Simon Tam shares fireside chat with themes of perseverance, justice for Asian American musical artists


GVL / Jonathan Lantiegne

When most people think about their favorite rock band, images of furious guitar playing, stage dives, pyrotechnics, and chanting crowds all come to mind — not fighting the United States Supreme Court.

Although that is probably the furthest thing from the stereotypical band experience, fighting stereotypes has never been an issue for Simon Tam.

As part of GVSU’s yearly Asian American and Pacific Islander Heritage Celebration, Tam held a fireside chat on Feb. 24 centered around his unique experience as an Asian American. 

Tam, frontman of the now-retired band, “The Slants,” said he had always had ambitions of playing music professionally. 

During the Zoom, Tam said he distinctly remembers falling asleep next to his dad’s old Hi-Fi stereo, and began music lessons when he was ten years old. 

Tam’s parents, like many before them, had another idea. They wanted him to pursue a career in something they deemed appropriate, like a doctor or engineer. 

During his final year at the University of California Riverside, however, those plans were upended when Tam dropped out of college, moved across the country, and started a punk rock band with his friends.

The origins of the band and its name is what ultimately led to Tam’s eventual battle with the Supreme Court. 

Tam said the idea came to him in 2003 when he had been watching the film, “Kill Bill.” He said Lucy Liu entered a room with her gang in slow motion as the music started up in the background, and it was unlike anything he had ever witnessed before. 

“It was the first time I had ever seen an American produced film that showed Asians as cool, confident and sexy,” Tam said. 

Tam also said an Asian-American had never been on the cover of the major music industry magazines of the time such as Rolling Stone, Pitchfork, and Spin, and that even MTV’s programming had a serious representation problem. 

“I decided that night, something needed to change,” Tam said. 

After surveying all of the white people in his life on what they thought was the most common Asian trait, Tam found that the majority felt slanted eyes were the defining characteristic. 

Despite taking issue with the claim factually, it also provided Tam with the perfect name for his all-Asian-American band: The Slants.

It was clear from the widespread response the band received on MySpace that by challenging the Asian stereotypes that persisted at the time, the band was making waves. 

Performing at clubs, festivals, and even anime conventions while also working to break down the stereotypes they encountered meant Tam was always busy. The government itself even reached out for help on Asian-American outreach in the Armed Forces.

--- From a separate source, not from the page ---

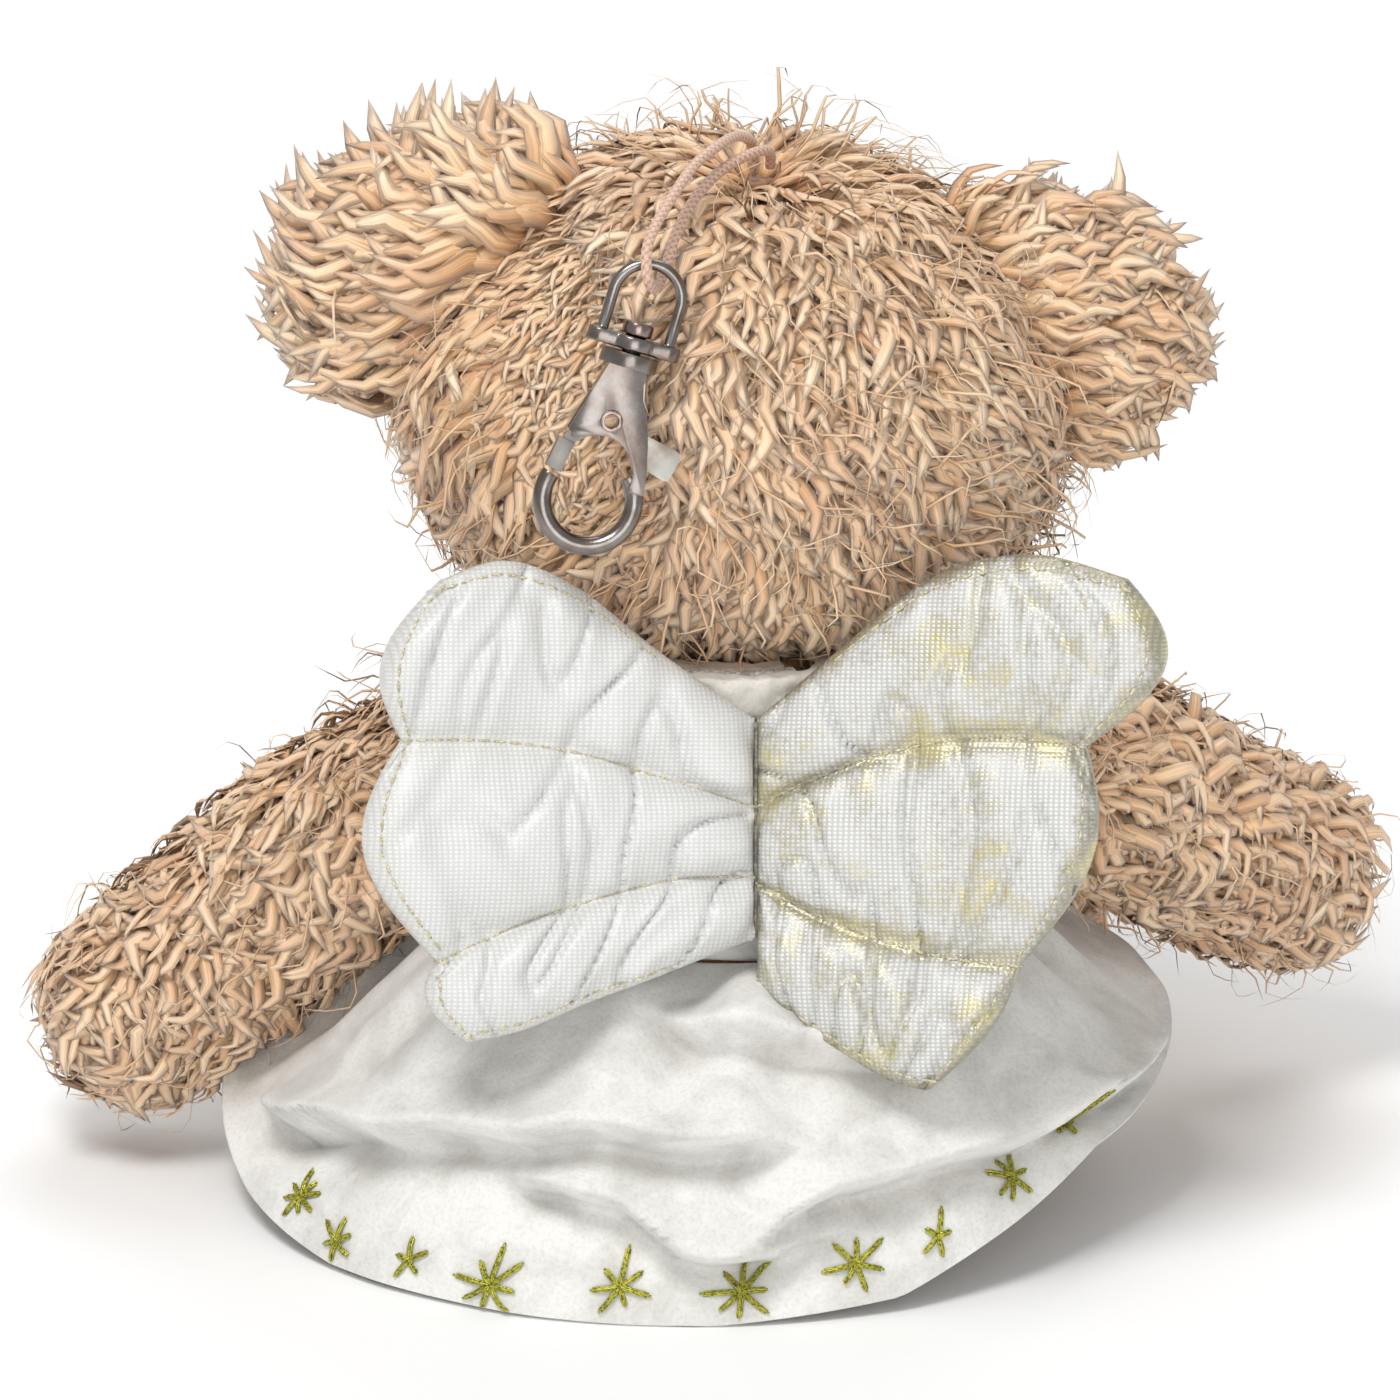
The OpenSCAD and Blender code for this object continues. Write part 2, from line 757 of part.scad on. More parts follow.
module wing_seam_tape() {
  depth = 7;
  color(filling) difference() {
    translate(seam_foot) rotate([-seam_tilt, 0, 0])
      translate([-tape_t / 2, 0, 0]) cube([tape_t, depth, seam_len]);
    body_outline(-layer_gap - dress_t);
    translate([-body_w, -2 * body_w, neckband_z - layer_gap]) cube([2 * body_w, 2 * body_w, seam_len]);
  }
}

// ---- Cord ----

module cord_loop() {
  color(cord_colour)
    polyhedron(tube_rings(cord_route, cord_d / 2, cord_sides), tube_faces(len(cord_route), cord_sides));
}

module cord_knot() {
  top = head_half.z;
  middle = top - backing_t - knot_r - 1;
  color(cord_colour) in_head() union() {
    translate([0, 0, middle - knot_r]) cylinder(h = 2 * knot_r, r = knot_r, $fn = metal_fn);
    for (s = [left, right])
      translate([s * strand_gap / 2, 0, middle]) cylinder(h = top - middle, r = cord_d / 2, $fn = metal_fn);
  }
}

// ---- Clasp ----

module swivel_eye() {
  base = band_z + band_t / 2;
  color(nickel) in_clasp() difference() {
    union() {
      translate([0, 0, band_z]) cylinder(h = band_t, r = band_boss_r, $fn = metal_fn);
      translate([-band_half_w, -band_depth / 2, band_z]) cube([2 * band_half_w, band_depth, band_t]);
      for (s = [left, right])
        translate([s * band_half_w, 0, band_z]) cylinder(h = band_t, r = band_depth / 2, $fn = metal_fn);
      for (s = [left, right])
        translate([s * band_half_w, 0, base])
          cylinder(h = eye_arc_z - base, r = eye_wire / 2, $fn = metal_fn);
      translate([0, 0, eye_arc_z]) rotate([90, 0, 0])
        rotate_extrude(angle = 180, $fn = metal_fn)
          translate([band_half_w, 0]) circle(eye_wire / 2, $fn = metal_fn);
    }
    cylinder(h = eye_arc_z, r = post_d / 2 + post_clearance, $fn = metal_fn);
  }
}

module swivel_post() {
  shank = collar_t + band_gap + band_t + 1;
  color(nickel) in_clasp() union() {
    translate([0, 0, -collar_t / 2]) cylinder(h = shank, r = post_d / 2, $fn = metal_fn);
    translate([0, 0, band_z + band_t + post_seat_gap]) cylinder(h = post_head_t, r = post_head_r, $fn = metal_fn);
  }
}

// Outline of the flat part of the hook, from its neck to its two lower corners
module hook_plate() {
  neck = 1.9;
  polygon([
    [-neck, 0], [neck, 0], [4.7, -8.6], [5.5, -12], [5.8, -14.2], [4.2, -14.2], [0, -9],
    [-3.6, -9.9], [-4.4, -9.1]
  ]);
}

module hook_body() {
  r = hook_wire / 2;
  color(nickel) in_clasp() difference() {
    union() {
      translate([0, 0, -collar_t / 2]) cylinder(h = collar_t, r = collar_r, $fn = metal_fn);
      difference() {
        rotate([90, 0, 0]) translate([0, 0, -hook_body_t / 2]) linear_extrude(hook_body_t) hook_plate();
        translate([0, hook_body_t, loop_opening_z]) rotate([90, 0, 0])
          cylinder(h = 2 * hook_body_t, r = loop_opening_r, $fn = metal_fn);
      }
      translate([bend_centre.x, 0, bend_centre.y]) rotate([90, 0, 0]) rotate([0, 0, 180 - tip_angle])
        rotate_extrude(angle = 180 + tip_angle + leg_angle, $fn = metal_fn)
          translate([hook_bend_r, 0]) circle(r, $fn = metal_fn);
    }
    translate([-collar_r - 4, -slot_w / 2, slot_bottom])
      cube([2 * collar_r + 8, slot_w, slot_top - slot_bottom]);
    translate([0, hook_body_t, rivet_z]) rotate([90, 0, 0])
      cylinder(h = 2 * hook_body_t, r = rivet_d / 2, $fn = metal_fn);
    translate([0, 0, -collar_t / 2]) cylinder(h = 2 * collar_t, r = post_d / 2, $fn = metal_fn);
  }
}

module gate_rivet() {
  color(nickel) in_clasp() translate([0, 0, rivet_z]) rotate([90, 0, 0]) difference() {
    union() {
      cylinder(h = hook_body_t, r = rivet_d / 2, center = true, $fn = metal_fn);
      for (s = [left, right])
        translate([0, 0, s * (hook_body_t + rivet_flange_t) / 2])
          cylinder(h = rivet_flange_t, r = rivet_flange_r, center = true, $fn = metal_fn);
    }
    cylinder(h = 2 * hook_body_t, r = rivet_bore_d / 2, center = true, $fn = metal_fn);
  }
}

// The lever's sheet lies against the back cheek of the slot, which leaves room for the spring

module gate_lever() {
  gate_w = 1.9;
  gate_depth = 2;
  color(pale_steel) in_clasp() difference() {
    union() {
      translate([0, lever_y, rivet_z]) rotate([90, 0, 0])
        cylinder(h = lever_t, r = 1.7, center = true, $fn = metal_fn);
      translate([0, lever_y + lever_t / 2, 0]) rotate([90, 0, 0]) linear_extrude(lever_t)
        polygon([[0.2, -5.6], [4.4, -7.6], [8.3, -8.4], [8.8, -9.2], [8.2, -11.9], [7.6, -12], [5.4, -11.4],
          [1.5, -8.4], [-1, -8.6], [-3.8, -11.2], [-4.7, -10], [-1.4, -6.4]]);
      translate([-4.2, 0, -10.6]) rotate([0, 9, 0]) translate([-gate_w / 2, -gate_depth / 2, -3.5])
        cube([gate_w, gate_depth, 3.6]);
    }
    translate([0, hook_body_t, rivet_z]) rotate([90, 0, 0])
      cylinder(h = 2 * hook_body_t, r = rivet_d / 2 + pivot_clearance, $fn = metal_fn);
  }
}

module gate_spring() {
  coil_r = rivet_d / 2 + 0.1 + spring_wire / 2;
  coil_y = (spring_wire - slot_w) / 2 + 0.05;
  end = [coil_r + 1.6, coil_y, rivet_z - 0.4];
  color(pale_steel) in_clasp() union() {
    translate([0, coil_y, rivet_z]) rotate([90, 0, 0])
      rotate_extrude($fn = metal_fn) translate([coil_r, 0]) circle(spring_wire / 2, $fn = 24);
    rod([coil_r, coil_y, rivet_z], end, 0.8 * spring_wire / 2);
  }
}

// ---- Nodes ----

head_panel(left);  // head_left_panel
head_panel(right);  // head_right_panel
head_stuffing();
ear_layer(left, -1);  // left_ear_back
ear_layer(left, 1);  // left_ear_front
ear_layer(right, -1);  // right_ear_back
ear_layer(right, 1);  // right_ear_front
muzzle();
muzzle_stuffing();
nose();
mouth_stitching();
eye(left);  // left_eye
eye(right);  // right_eye
eye_washer(left);  // left_eye_washer
eye_washer(right);  // right_eye_washer
body_skin();
body_stuffing();
arm_skin(left);  // left_arm_skin
arm_stuffing(left);  // left_arm_stuffing
arm_skin(right);  // right_arm_skin
arm_stuffing(right);  // right_arm_stuffing
leg_skin(left);  // left_leg_skin
leg_stuffing(left);  // left_leg_stuffing
sole(left);  // left_sole
leg_skin(right);  // right_leg_skin
leg_stuffing(right);  // right_leg_stuffing
sole(right);  // right_sole
dress_bodice();
dress_skirt();
neckband_left();
neckband_right();
fastener_hooks();
fastener_loops();
star_embroidery();
color(knit) wing_cover(left, -1);  // left_wing_back
color(knit) wing_cover(left, 1);  // left_wing_front
wing_batting(left);  // left_wing_batting
color(foil) wing_cover(right, -1);  // right_wing_back
color(knit) wing_cover(right, 1);  // right_wing_front
wing_batting(right);  // right_wing_batting
wing_seam_tape();
cord_loop();
cord_knot();
swivel_eye();
swivel_post();
hook_body();
gate_lever();
gate_rivet();
gate_spring();
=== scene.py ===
import math

import bmesh
import bpy
import numpy as np
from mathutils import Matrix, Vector, noise


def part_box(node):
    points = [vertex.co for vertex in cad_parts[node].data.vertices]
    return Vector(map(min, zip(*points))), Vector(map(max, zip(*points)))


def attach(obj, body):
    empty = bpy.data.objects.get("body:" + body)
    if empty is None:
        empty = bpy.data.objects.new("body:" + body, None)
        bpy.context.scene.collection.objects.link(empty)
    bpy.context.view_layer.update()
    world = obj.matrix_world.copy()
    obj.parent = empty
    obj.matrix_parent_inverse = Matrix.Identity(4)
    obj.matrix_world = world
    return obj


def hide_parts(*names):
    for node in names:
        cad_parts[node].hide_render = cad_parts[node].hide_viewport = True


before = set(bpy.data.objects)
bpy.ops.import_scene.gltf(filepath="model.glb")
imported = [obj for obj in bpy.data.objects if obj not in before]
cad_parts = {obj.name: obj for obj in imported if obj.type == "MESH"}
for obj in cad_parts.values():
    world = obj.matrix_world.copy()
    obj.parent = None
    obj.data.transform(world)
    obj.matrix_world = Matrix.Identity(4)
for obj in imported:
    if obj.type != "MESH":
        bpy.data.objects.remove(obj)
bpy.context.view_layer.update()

bl_info = {
    "name": "Plush bear keychain",
    "version": (1, 0, 0),
    "blender": (4, 5, 0),
    "location": "3D View > Sidebar > Plush bear",
    "description": "Makes the pile, dress, wings, cord and clasp finishes of a plush bear keychain",
    "category": "Object",
}

MM = 0.001
LEFT = -1
RIGHT = 1


# ---- Colours and nodes ----

def linear(code):
    """Linear red, green and blue of an sRGB hex colour."""
    shares = [int(code[i:i + 2], 16) / 255 for i in (1, 3, 5)]
    return [c / 12.92 if c <= 0.04045 else ((c + 0.055) / 1.055) ** 2.4 for c in shares]


def shade(colour):
    """A node's four-part colour from a hex code or a linear colour."""
    return (*linear(colour), 1) if isinstance(colour, str) else (*colour, 1)


def add(tree, kind, inputs=None, stops=None, **settings):
    """Adds a node with its settings; each input is a value, or a socket that is linked to it."""
    node = tree.nodes.new(kind)
    for key, value in settings.items():
        setattr(node, key, value)
    for key, value in (inputs or {}).items():
        if isinstance(value, bpy.types.NodeSocket):
            tree.links.new(value, node.inputs[key])
        else:
            node.inputs[key].default_value = value
    if stops:
        elements = node.color_ramp.elements
        while len(elements) < len(stops):
            elements.new(0.5)
        for element, (place, colour) in zip(elements, stops):
            element.position = place
            element.color = shade(colour)
    return node


def finish(name, **shader):
    """A new material; returns it with its node tree and its shader, whose own sockets hold the values."""
    material = bpy.data.materials.new(name)
    material.use_nodes = True
    tree = material.node_tree
    node = tree.nodes["Principled BSDF"]
    for key, value in shader.items():
        node.inputs[key.replace("_", " ")].default_value = value
    return material, tree, node


def mixed(tree, factor, a, b, blend="MIX"):
    """The colour socket of a mix of two colours or sockets."""
    node = add(tree, "ShaderNodeMix", {0: factor, 6: a, 7: b}, data_type="RGBA", blend_type=blend)
    return node.outputs[2]


def bumped(tree, shader, height, strength, depth):
    """Links a height to the shader's normal; depth is in metres."""
    node = add(tree, "ShaderNodeBump", {"Height": height, "Strength": strength, "Distance": depth})
    tree.links.new(node.outputs["Normal"], shader.inputs["Normal"])


# ---- Meshes ----

def piece(name, points, faces, material, smooth=True):
    """A mesh object at the origin, with its place in its mesh."""
    mesh = bpy.data.meshes.new(name)
    mesh.from_pydata(np.asarray(points, float).reshape(-1, 3).tolist(), [], faces)
    mesh.validate()
    outward(mesh)
    mesh.shade_smooth() if smooth else mesh.shade_flat()
    made = bpy.data.objects.new(name, mesh)
    bpy.context.scene.collection.objects.link(made)
    if material:
        mesh.materials.append(material)
    return made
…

All of a sudden success meant that Tam had to make sure his work was protected from imitators by copyright law. 

On the advice of an attorney friend, he sought out a trademark for the name, “The Slants.”

The surprise came when the government denied the trademark request, citing the name was “disparaging” to Asians, using Urban Dictionary as proof of the assumed offense.

The irony of the government declaring the name racist despite the outpouring of support from the Asian-American community was not lost on Tam. 

In an appeal to the denial, Tam was able to gather the largest ever appeal for registering a trademark, yet, the application was still denied.

The truth, as Tam soon discovered, was that Asian-Americans had historically been denied copyright protection for terms deemed derogatory towards Asians. This was to avoid the association between the racist terms and the victims on the receiving end — despite those associations being used by actual racists every day. 

“We should have the right to decide for ourselves what’s good and what’s bad,” said Tam. “It comes down to dignity.” 

What followed was almost a ten-year legal battle that culminated in an appearance before the Supreme Court, where Tam’s team had to defend the unconstitutionality of the law preventing the reclamation of racist terms by the very groups they were meant to harm. 

The Supreme Court luckily understood the incredulity of the situation, and unanimously struck down the law under the First Amendment.

By the time the decision had finally been reached, the band had gone on several tours around the country, including to a majority of law schools that hosted Tam as a speaker, where he would give insight into his frustration with the American legal system’s handling of racial issues. 

Despite the band retiring shortly after the case was decided, the victory Tam and his team were able to score that day has lasting implications for the future of racial justice in America. Tam’s words on perseverance act as a sort of rallying call to all those hoping to affect change.

“The most important thing I learned was to keep fighting,” Tam said.